George Herbert on clergy and the law

Today being the commemoration of George Herbert in the Anglican Calendar I thought (for no better reason than that he is one of my heroes) that it might be instructive to look at what he had to say in The Country Parson about going to law:

The Parson’s Completenesse

The Countrey Parson desires to be all to his Parish, and not onely a Pastour, but a Lawyer also, and a Phisician. Therefore hee endures not that any of his Flock should go to Law; but in any Controversie, that they should resort to him as their Judge. To this end, he hath gotten to himself some insight in things ordinarily incident and controverted, by experience, and by reading some initiatory treatises in the Law, with Daltons Justice of Peace, and the Abridgements of the Statutes, as also by discourse with men of that profession, whom he hath ever some cases to ask, when he meets with them; holding that rule, that to put men to discourse of that, wherin they are most eminent, is the most gain full way of Conversation.

Yet when ever any controversie is brought to him, he never decides it alone, but sends for three or four of the ablest of the Parish to hear the cause with him, whom he makes to deliver their opinion first; out of which he gathers, in case he be ignorant himself, what to hold; and so the thing passeth with more authority, and lesse envy. In judging, he followes that, which is altogether right; so that if the poorest man of the Parish detain but a pin unjustly from the richest, he absolutely restores it as a Judge; but when he hath so done, then he assumes the Parson, and exhorts to Charity.
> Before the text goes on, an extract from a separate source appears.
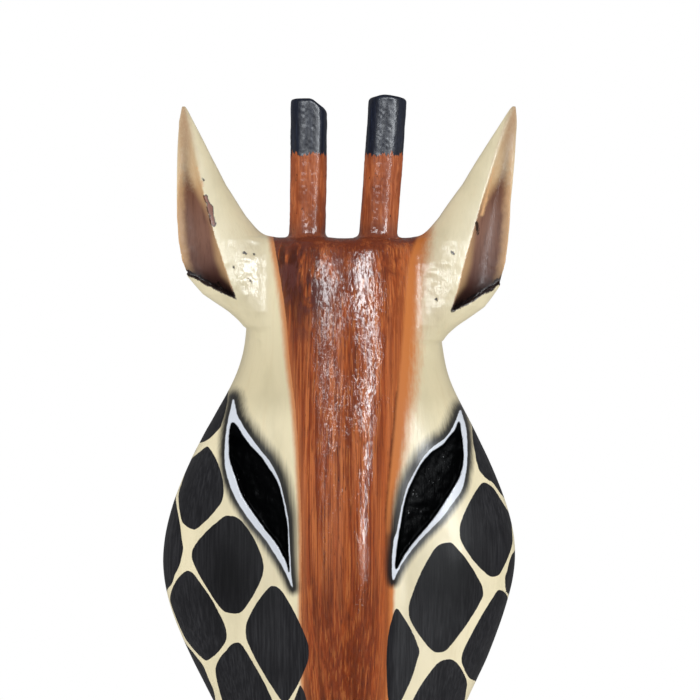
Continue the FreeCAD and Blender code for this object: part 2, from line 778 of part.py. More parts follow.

Neverthelesse, there may happen somtimes some cases, wherein he chooseth to permit his Parishioners rather to make use of the Law, than himself: As in cases of an obscure and dark nature, not easily determinable by Lawyers themselves; or in cases of high consequence, as establishing of inheritances: or Lastly, when the persons in difference are of a contentious disposition, and cannot be gained, but that they still fall from all compromises that have been made. But then he shews them how to go to Law, even as Brethren, and not as enemies, neither avoyding therfore one anothers company, much lesse defaming one another”.
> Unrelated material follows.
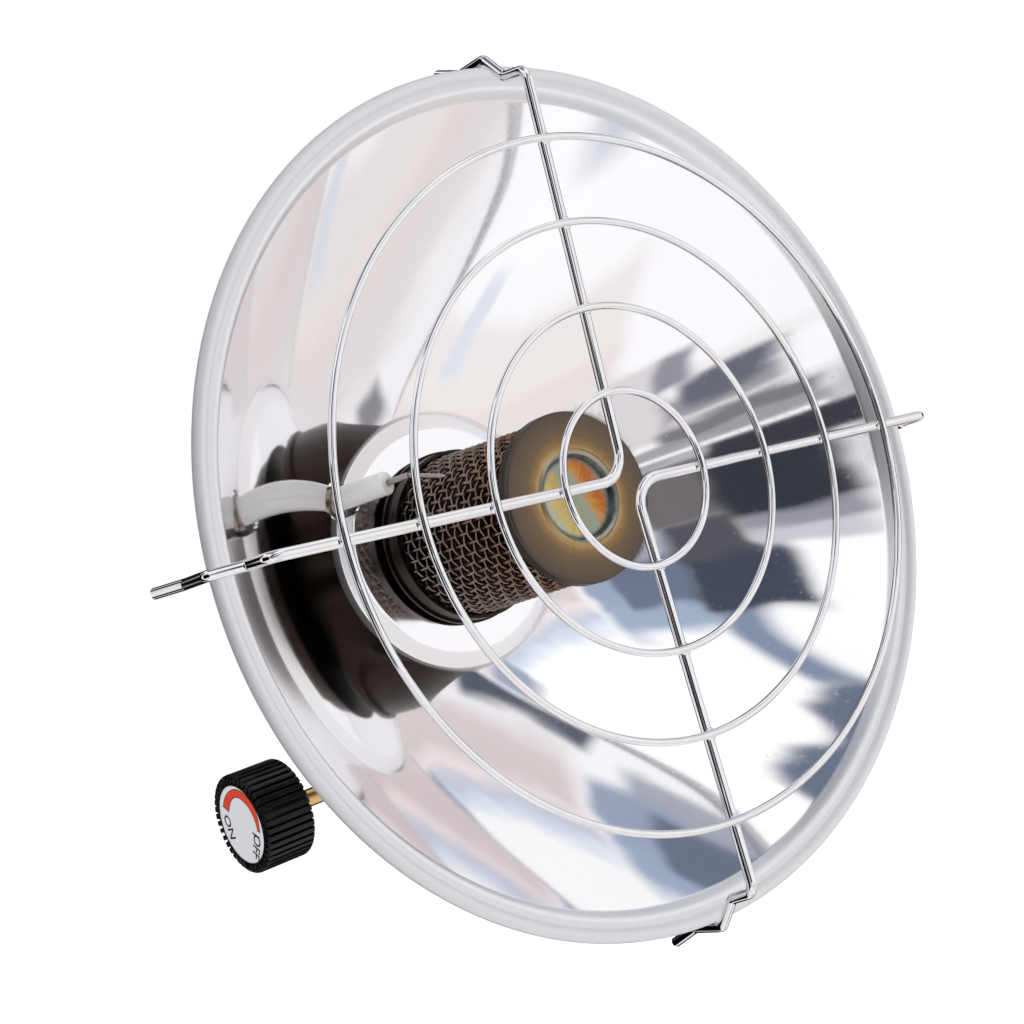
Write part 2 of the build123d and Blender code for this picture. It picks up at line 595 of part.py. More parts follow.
def flame_tube():
    """Inner tube with rows of flame ports, under the mesh."""
    tube = sleeve(FLAME_TUBE_RADIUS, flame_tube_bore, cup_front, cap_inside)
    row_pitch = (cap_inside - cup_front) / PORT_ROWS
    port = Rot(0, 90, 0) * extrude(SlotOverall(PORT_LENGTH, PORT_WIDTH), 2 * FLAME_TUBE_RADIUS)
    for row in range(PORT_ROWS):
        ports = Pos(0, 0, cup_front + (row + 0.5) * row_pitch) * PolarLocations(
            0, PORTS_PER_ROW, start_angle=180 / PORTS_PER_ROW * (row % 2)
        )
        tube -= [place * port for place in ports]
    return dish_frame * tube


def mesh_drum():
    """Tapered drum of wire cloth around the flame tube."""
    top = mesh_base_radius - MESH_TAPER
    drum = turned(
        (mesh_base_radius - mesh_wall, cup_front), (mesh_base_radius, cup_front), (top, cap_inside),
        (top - mesh_wall, cap_inside),
    )
    return dish_frame * drum


def burner_cap():
    """Pressed cap with a rounded skirt and a recessed centre inside a raised lip."""
    lip_peak = RECESS_RADIUS + RECESS_LIP_WIDTH
    lip_foot = lip_peak + RECESS_LIP_WIDTH
    recess_floor = CAP_REACH - RECESS_DEPTH
    skirt_end = CAP_REACH - CAP_SKIRT
    cap = turned(
        (0, recess_floor), (RECESS_RADIUS - RECESS_LIP_WIDTH, recess_floor), (RECESS_RADIUS, CAP_REACH),
        (lip_peak, CAP_REACH + RECESS_LIP), (lip_foot, CAP_REACH), (CAP_RADIUS, CAP_REACH),
        (CAP_RADIUS, skirt_end), (CAP_RADIUS - CAP_WALL, skirt_end), (CAP_RADIUS - CAP_WALL, cap_inside),
        (lip_foot, cap_inside), (RECESS_RADIUS, recess_floor - CAP_WALL), (0, recess_floor - CAP_WALL),
    )
    rim = cap.edges().filter_by(GeomType.CIRCLE).filter_by(lambda e: abs(e.radius - CAP_RADIUS) < CAP_EDGE)
    cap = fillet(rim.sort_by(Axis.Z)[-1], CAP_EDGE)
    return dish_frame * cap


# ---- Ignition ----------------------------------------------------------------------------
def electrode_ceramic():
    """Glazed insulator around the electrode rod."""
    ceramic = rod(CERAMIC_RADIUS, ceramic_back, CERAMIC_FRONT)
    ceramic = fillet(ceramic.edges().filter_by(GeomType.CIRCLE), CERAMIC_EDGE)
    return electrode_frame * (ceramic - rod(ROD_RADIUS, ceramic_back, CERAMIC_FRONT))


def electrode_ferrule():
    """Metal sleeve crimped on the ceramic and flanged behind the bracket's tab."""
    ferrule = sleeve(ferrule_radius, CERAMIC_RADIUS, ferrule_back, FERRULE_FRONT)
    ferrule += sleeve(FERRULE_FLANGE_RADIUS, CERAMIC_RADIUS, ferrule_back - FERRULE_FLANGE, ferrule_back)
    return electrode_frame * ferrule


def electrode_rod():
    """Conductor through the ceramic, its tip bent towards the mesh, a terminal behind."""
    bend = CERAMIC_FRONT + ROD_REACH
    terminal_end = ceramic_back - TERMINAL_LENGTH
    conductor = rod(ROD_RADIUS, terminal_end, bend)
    conductor += rod(TERMINAL_RADIUS, terminal_end, terminal_end + TERMINAL_CAP)
    tip = turned(
        (0, -ROD_RADIUS), (ROD_TIP_RADIUS, -ROD_RADIUS), (ROD_TIP_RADIUS, ROD_TIP_LENGTH - ROD_TIP_POINT),
        (ROD_POINT_RADIUS, ROD_TIP_LENGTH), (0, ROD_TIP_LENGTH),
    )
    conductor += Pos(0, 0, bend) * Rot(0, 0, ROD_TIP_TURN) * Rot(0, ROD_TIP_LEAN, 0) * tip
    return electrode_frame * conductor


def ignition_bracket():
    """Folded strip clamped behind the reflector: a tab for the electrode, a plate for the igniter."""
    plate_middle = plate_back + BRACKET_THICKNESS / 2
    tab_end = tab_side + BRACKET_TAB_RADIUS
    plate_end = BRACKET_ARM + BRACKET_ARM_RADIUS
    fold = FilletPolyline(
        (-tab_end, tab_height + (tab_end - tab_side) * lean_slope),
        (-BRACKET_WALL, tab_height - (tab_side - BRACKET_WALL) * lean_slope),
        (-BRACKET_WALL, plate_middle), (BRACKET_WALL, plate_middle), (BRACKET_WALL, -BRACKET_STANDOFF),
        (plate_end, -BRACKET_STANDOFF),
        radius=BRACKET_BEND,
    )
    strip = extrude(Plane.XZ * trace(fold, BRACKET_THICKNESS), WASHER_RADIUS + ELECTRODE_RISE, both=True)
    clamp = Circle(WASHER_RADIUS).edge()
    tab = Pos(-tab_side, ELECTRODE_RISE) * Circle(BRACKET_TAB_RADIUS)
    plate = Pos(BRACKET_ARM, 0) * Circle(BRACKET_ARM_RADIUS)
    plan = make_hull([clamp, tab.edge()]) + make_hull([clamp, plate.edge()])
    strip &= extrude(plan, BRACKET_STANDOFF + BRACKET_THICKNESS, both=True)
    bracket = dish_frame * (strip - rod(neck_radius + NECK_GAP, plate_back, washer_back))
    bracket -= electrode_frame * rod(ferrule_radius, -2 * FERRULE_SETBACK, 0)
    return bracket - igniter_frame * rod(IGNITER_RADIUS + PANEL_CLEARANCE, 0, BRACKET_THICKNESS)


def igniter_body():
    """Barrel of the piezo igniter, its head behind the plate, a lip around the button."""
    head = rod(IGNITER_HEAD_RADIUS, -IGNITER_HEAD_HEIGHT, 0)
    head = fillet(head.edges().filter_by(GeomType.CIRCLE).sort_by(Axis.Z)[0], IGNITER_HEAD_EDGE)
    body = head + rod(IGNITER_RADIUS, 0, igniter_front)
    body -= rod(BUTTON_RADIUS + BUTTON_GAP, -IGNITER_HEAD_HEIGHT, lip_inside)
    body -= rod(igniter_bore, lip_inside, igniter_front - IGNITER_FRONT_WALL)
    body -= rod(IGNITER_PIN_RADIUS, igniter_front - IGNITER_FRONT_WALL, igniter_front)
    return igniter_frame * body


def igniter_nut():
    """Nut that holds the igniter in its plate."""
    nut_high = igniter_nut_low + IGNITER_NUT_HEIGHT
    nut = faceted(6, IGNITER_NUT_ACROSS_FLATS, igniter_nut_low, nut_high)
    return igniter_frame * (nut - rod(IGNITER_RADIUS, igniter_nut_low, nut_high))


def igniter_button():
    """Push button, held in by the flange at its inner end."""
    button = rod(BUTTON_RADIUS, -IGNITER_HEAD_HEIGHT - BUTTON_REACH, lip_inside)
    button = fillet(button.edges().filter_by(GeomType.CIRCLE).sort_by(Axis.Z)[0], BUTTON_EDGE)
    button += rod(BUTTON_RADIUS + BUTTON_FLANGE, lip_inside, lip_inside + BUTTON_FLANGE_HEIGHT)
    return igniter_frame * button


def igniter_spring():
    """Return spring between the button and the crystal."""
    low = lip_inside + BUTTON_FLANGE_HEIGHT + SPRING_WIRE
    high = crystal_back - SPRING_WIRE
    coil_radius = igniter_bore - SPRING_GAP - SPRING_WIRE
    coil = Pos(0, 0, low) * Helix((high - low) / SPRING_TURNS, high - low, coil_radius)
    return igniter_frame * swept(SPRING_WIRE, coil)


def igniter_crystal():
    """Piezo crystal at the front of the barrel."""
    return igniter_frame * rod(igniter_bore, crystal_back, igniter_front - IGNITER_FRONT_WALL)


def igniter_terminal():
    """Output pin of the igniter."""
    pin_end = igniter_front + IGNITER_PIN_LENGTH
    return igniter_frame * rod(IGNITER_PIN_RADIUS, igniter_front - IGNITER_FRONT_WALL, pin_end)


# ---- Wire guard --------------------------------------------------------------------------
def hook_profile():
    """(radius, height) of the wire's middle from the first corner of a hook to its tail."""
    corner_radius = DISH_RADIUS - HOOK_CORNER_INSET
    grip_radius = DISH_RADIUS + GUARD_WIRE
    grip_end = bead_height - HOOK_GRIP_DROP
    return (
        (corner_radius, guard_reach + GUARD_CONE * corner_radius),
        (DISH_RADIUS - HOOK_KNEE_INSET, bead_height + HOOK_KNEE_RISE),
        (grip_radius, bead_height + HOOK_SHOULDER_RISE),
        (grip_radius, grip_end),
        (grip_radius + HOOK_TAIL_FLARE, grip_end - HOOK_TAIL_LENGTH),
    )


def guard_wire(side):
    """L of wire with a hook at each end: side 1 runs up and left, side -1 down and right."""
    across = -side * GUARD_OFFSET_SIDE
    level = side * GUARD_OFFSET_RISE
    upright = [(across, side * radius, height) for radius, height in hook_profile()]
    sideways = [(-side * radius, level, height) for radius, height in hook_profile()]
    bends = [HOOK_BEND] * 3 + [GUARD_CORNER_BEND]
    path = FilletPolyline(
        *reversed(upright), (across, level, guard_reach), *sideways,
        radius=[*bends, GUARD_CENTRE_BEND, *reversed(bends)],
    )
    return guard_frame * swept(GUARD_WIRE, path)


def guard_ring(radius):
    """Ring welded across the front of the arms."""
    height = guard_reach + GUARD_CONE * radius + GUARD_WIRE + RING_WIRE - WELD_SINK
    return guard_frame * Pos(0, 0, height) * Torus(radius, RING_WIRE)


# ---- Pieces ------------------------------------------------------------------------------
pieces = {
    "valve_body": valve_body(),
    "inlet_nipple": inlet_nipple(),
    "depressor_pin": depressor_pin(),
    "inlet_seal": inlet_seal(),
    "inlet_filter": inlet_filter(),
    "bonnet_nut": bonnet_nut(),
    "valve_stem": valve_stem(),
    "stem_oring": stem_oring(),
    "control_knob": control_knob(),
    "knob_dial": knob_dial(),
    "knob_screw": knob_screw(),
    "gas_jet": gas_jet(),
    "mixing_tube": mixing_tube(),
    "tube_screws": tube_screws(),
    "reflector_dish": reflector_dish(),
    "dish_washer": dish_washer(),
    "dish_nut": dish_nut(),
    "burner_base": burner_base(),
    "flame_tube": flame_tube(),
    "mesh_drum": mesh_drum(),
    "burner_cap": burner_cap(),
    "electrode_ceramic": electrode_ceramic(),
    "electrode_ferrule": electrode_ferrule(),
    "electrode_rod": electrode_rod(),
    "ignition_bracket": ignition_bracket(),
    "igniter_body": igniter_body(),
    "igniter_nut": igniter_nut(),
    "igniter_button": igniter_button(),
    "igniter_spring": igniter_spring(),
    "igniter_crystal": igniter_crystal(),
    "igniter_terminal": igniter_terminal(),
    "guard_wire_top_left": guard_wire(1),
    "guard_wire_bottom_right": guard_wire(-1),
}
for number, radius in enumerate(RING_RADII, start=1):
    pieces[f"guard_ring_{number}"] = guard_ring(radius)

os.makedirs("parts", exist_ok=True)
for name, piece in pieces.items():
    export_step(piece, f"parts/{name}.step")
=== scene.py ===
import math

import bmesh
import bpy
import numpy as np
from mathutils import Matrix, Vector


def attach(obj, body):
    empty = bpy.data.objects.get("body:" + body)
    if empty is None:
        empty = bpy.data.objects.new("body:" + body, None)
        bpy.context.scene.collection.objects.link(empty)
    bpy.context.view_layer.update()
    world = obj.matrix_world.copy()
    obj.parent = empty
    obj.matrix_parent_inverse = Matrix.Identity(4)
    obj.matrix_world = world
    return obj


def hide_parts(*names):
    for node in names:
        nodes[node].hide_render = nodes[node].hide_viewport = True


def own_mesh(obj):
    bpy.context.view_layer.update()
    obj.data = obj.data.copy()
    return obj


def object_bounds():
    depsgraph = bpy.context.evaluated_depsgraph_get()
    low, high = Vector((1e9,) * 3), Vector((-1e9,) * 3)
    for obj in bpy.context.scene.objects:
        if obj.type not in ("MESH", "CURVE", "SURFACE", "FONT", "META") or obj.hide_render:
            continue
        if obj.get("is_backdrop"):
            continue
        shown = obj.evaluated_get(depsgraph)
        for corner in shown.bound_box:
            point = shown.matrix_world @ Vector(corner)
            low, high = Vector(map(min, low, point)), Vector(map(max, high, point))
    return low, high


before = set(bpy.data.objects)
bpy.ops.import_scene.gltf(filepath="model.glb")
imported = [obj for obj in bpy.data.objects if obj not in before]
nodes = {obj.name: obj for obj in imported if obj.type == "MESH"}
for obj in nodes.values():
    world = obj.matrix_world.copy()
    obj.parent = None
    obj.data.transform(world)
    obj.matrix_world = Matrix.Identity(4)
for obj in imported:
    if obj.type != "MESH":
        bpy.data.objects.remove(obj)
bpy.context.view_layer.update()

# ---- Valve body --------------------------------------------------------------------------
# The head screws onto the cylinder by this turned brass body. Bar stock, turned all over, dulled
# by handling, with lathe lines round each turned face and a screw thread in its socket.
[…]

I’m not sure that its any longer a brilliant idea for even legally-qualified clergy to dispense free legal advice unless they are currently practising – and, if they are, their partners might not be too keen on them doing so in any event. But, ostensibly at least, life was very different in George Herbert’s day, when the parish priest might be the only decently-educated person in the parish – and, if he was one, almost certainly the only graduate. (Or was it? Perhaps things have come full circle: there are inner-city areas where the clergy – and not just those from Churches with a parish system – are still the only educated professionals in the neighbourhood because they live over the shop.)

Various thoughts occurred on re-reading the extract from The Country Parson.

First, what Herbert seems to have been advocating was something like lay arbitration or an informal version of the lay magistracy – but in civil matters rather than criminal.

Secondly, one of the areas in which the church courts in England and Wales operated was probate of wills and testaments not involving freehold property – the latter restriction because testators were not normally free to devise real property: see Javier Martinez-Torrón: Anglo-American law and canon law: Canonical roots of the common law tradition (Berlin: Duncker & Humblot GmbH 1998 at 41). This persisted until the entry into force of the Probate Act 1858. So what Herbert was proposing was a procedure that was still within the aegis of the Church but without the expense and formality of a consistory court.

Thirdly, his proposal was by no means revolutionary. In From Cranmer to Sancroft (London: Hambledon-Continuum 2006 at 71) Patrick Collinson notes that:

“.. in some places the parson’s peacemaking role was formalised as an extra-curial mechanism for ending quarrels. At [Bernard] Gilpin‘s Houghton, for example, but after Gilpin’s time, it was agreed that all controversies should be formally referred to the arbitration of some of the chief inhabitants and of the parson, who was to be universal ‘umpire'”.

And finally, Herbert’s advice from the mid-seventeenth century remains pretty sound: try to settle your differences amicably; don’t go to law if you can possibly avoid it; but if there’s no avoiding the courts, at least try not to personalise things. (The current edition of Quaker Faith & Practice still contains an advice from 1833 of which George Herbert would no doubt have heartily approved: that “it would be well that Friends were at all times ready to submit their differences, even with persons not of our religious persuasion, to arbitration, rather than to contend at law”.)